Our analysis shows that such echo signals, if they exist, must be strong enough to overcome the natural stability of the waveforms. Small quantum corrections to the potential are unlikely to be noticeable unless they create resonant effects at specific frequencies.
This places strict constraints on models of quantum gravity: to be observable, quantum effects must either significantly modify the potential or create narrow resonant features that can amplify certain modes.
The Mathematical Elegance of Nature
Returning to our musical metaphor, we see that the Universe has written a score of astonishing beauty and resilience. Einstein's equations, which govern the dynamics of spacetime, possess a built-in robustness that preserves harmony even in the presence of dissonance.
Mathematically, this is expressed through the analytic properties of the Green's function in the complex plane. The poles of the function (corresponding to the quasinormal modes) may jump and dance under the influence of perturbations, but the contour integral that yields the time-domain waveform remains stable. It is as if the individual notes in a chord could be slightly out of tune, yet the overall harmony is preserved.
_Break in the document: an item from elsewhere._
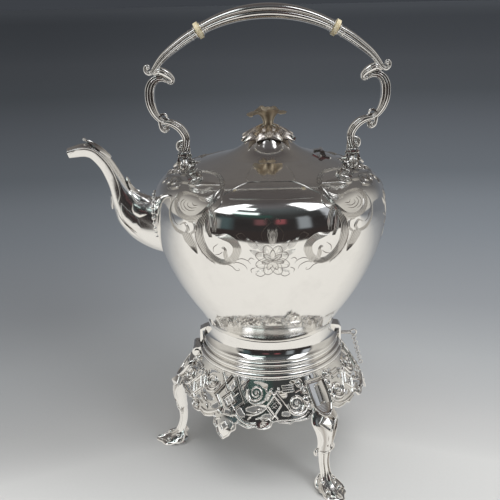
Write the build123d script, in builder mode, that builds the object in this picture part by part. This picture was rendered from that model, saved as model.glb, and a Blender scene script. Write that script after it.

This mathematical structure is no accident – it is deeply connected to causality and the hyperbolic nature of the wave equation. Information propagates at a finite speed (the speed of light), and this imposes strict constraints on how perturbations can affect observable quantities.
Philosophical Reflections on Cosmic Knowledge
Our research raises profound questions about the nature of scientific knowledge. We can never know the exact form of the potential around a real astrophysical black hole – there will always be unaccounted-for effects, unknown fields, and quantum fluctuations. But it turns out that, for many purposes, this detailed knowledge is not required.
This recalls a principle I often discuss with my students: nature is frequently more forgiving of our ignorance than we might expect. We do not need to know the position of every atom in a bell to predict its sound. We do not need to know the exact shape of the potential around a black hole to hear its cosmic song.
This does not mean that the details are unimportant – they are critical for understanding subtle effects and testing fundamental theories. But there is a hierarchy of importance, and nature, in its wisdom, has made the most fundamental properties the most robust against perturbations.
The Final Chord
The study of the stability of black hole waveforms reveals a stunning harmony between mathematical elegance and physical robustness. Just as great musical compositions retain their beauty even in an imperfect performance, the cosmic symphonies of black holes remain recognizable despite the chaos and perturbations of the surrounding Universe.
Our results show that the temporal waveforms – the very signals we capture with gravitational-wave detectors – possess a remarkable resilience. Even when we approximate complex physics with crude, stepped functions, the essential melody comes through, clear and pure.
Furthermore, we discovered that the nature of the initial perturbation plays a key role in the sensitivity to environmental details. Broad, extended perturbations act as more sensitive probes, potentially opening a path to studying the subtle effects of a black hole's surroundings.
This work is but a single note in the grand symphony of understanding gravity and the cosmos. Every new observation, every theoretical breakthrough, adds new harmonies to our comprehension. And although we are still far from reading the full cosmic score, each step brings us closer to understanding the language in which the Universe tells its story.
The laws of nature are indeed a form of music that we are learning to read. And in the case of black holes, this music proves to be astonishingly pure and clear, even when performed on imperfect instruments in an imperfect world. Therein, perhaps, lies the true beauty of physics – that fundamental truths manifest themselves despite, and perhaps because of, the imperfection of our understanding.